Por falar em comida, nas férias, sem imposição de horários, come-se quando se tem fome, momento em que o organismo libera ácido clorídrico, necessário para a digestão. No dia-a-dia, se a pessoa não come quando bate a fome, o ácido vai agredir a parede do estômago.

O contrário também acontece: o horário de almoço é 12h30, mas a pessoa não está com fome. "Daí, tende a compensar comendo desregradamente ao longo do dia, o que dificulta a readaptação aos horários fixos", diz Menezes.

O nível de satisfação e prazer que a pessoa tem no trabalho, em casa ou na escola pesa bastante sobre o impacto da volta às atividades do dia-a-dia. Ser surpreendido com novidades também costuma influenciar, deixando a pessoa arredia nos primeiros dias, diz a psicóloga Mariângela Savóia. E isso vale para a mãe que começa o ano com os filhos na faculdade, para o profissional que estréia o ano estruturando um novo setor na empresa ou para o estudante que inicia uma nova fase escolar. "Esse impacto causado pelo novo é ainda mais forte depois das férias de janeiro, pois se soma a esse afastamento da rotina a expectativa criada pela virada de ano", diz Savóia.

Os adolescentes, em geral, sentem mais essa expectativa do retorno. "Pressionados pelos pais, eles tendem a querer melhorar o desempenho escolar e já começam o ano com uma ansiedade que pode ser prejudicial", diz Colognese.

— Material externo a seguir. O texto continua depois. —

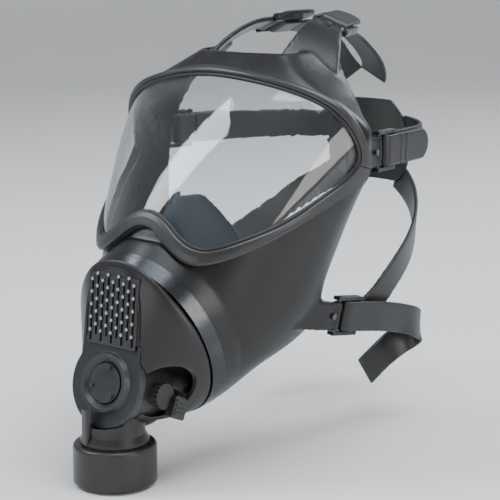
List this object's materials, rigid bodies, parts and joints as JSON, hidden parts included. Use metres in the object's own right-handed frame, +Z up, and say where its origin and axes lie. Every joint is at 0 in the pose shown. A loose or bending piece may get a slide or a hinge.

Mas, por mais que o impacto da volta dê uma estremecida nas estruturas psicológicas, o auto-questionamento que as férias proporcionam pode servir para esclarecer problemas que antes pareciam sem solução, diz o psicanalista Fernando Falabella Tavares de Lima, do Netpsi (Núcleo de Estudos e Temas em Psicologia). E o melhor: pode-se efetivamente adotar novas posturas na vida. "Fazer um curso de artes, praticar esportes, melhorar sua relação com colegas de trabalho", diz Savóia. É uma ótima oportunidade para tentar trazer à rotina desgastante um pouco do prazer que as férias proporcionaram. "A pessoa pode perceber o quão distante estava das coisas que lhe dão prazer e, assim, dedicar-se mais ao seu bem-estar diariamente", diz Lima.